Implementation tradeoffs and operational ROI
Construction leaders should expect tradeoffs. Embedded SaaS requires upfront process mapping, data normalization, and governance decisions that some organizations postpone in favor of quick fixes. It may also expose weak internal ownership between operations, finance, IT, and field leadership. However, avoiding those decisions usually preserves inconsistency rather than reducing it.
The ROI case is strongest when measured across the full operating model: reduced invoice lag, fewer manual reconciliations, lower onboarding effort for new branches or partners, improved closeout consistency, stronger customer retention for service contracts, and better executive visibility into margin leakage. For software companies and resellers, ROI also includes faster deployment cycles, repeatable tenant provisioning, and more durable subscription revenue.
Executive recommendations for construction firms, software providers, and channel partners
First, treat embedded SaaS as operational infrastructure, not as an add-on feature set.
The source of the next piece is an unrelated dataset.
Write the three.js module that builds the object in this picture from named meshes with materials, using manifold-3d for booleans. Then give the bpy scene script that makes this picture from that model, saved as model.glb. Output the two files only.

The objective is to connect estimating, execution, finance, service, and customer lifecycle orchestration in a governed platform. Second, prioritize multi-tenant architecture if the business intends to scale across branches, subsidiaries, franchise models, or reseller channels. Third, align ERP modernization with recurring revenue strategy so project delivery and post-project monetization share the same system of record.
Fourth, build governance into implementation from day one. Standard templates, role models, approval logic, and analytics definitions should be part of the deployment blueprint. Finally, choose platform partners that understand white-label ERP modernization, OEM ecosystem design, and enterprise SaaS operational scalability. In construction, consistency is not achieved by adding more tools. It is achieved by embedding the right workflows into a resilient platform architecture that can scale without losing control.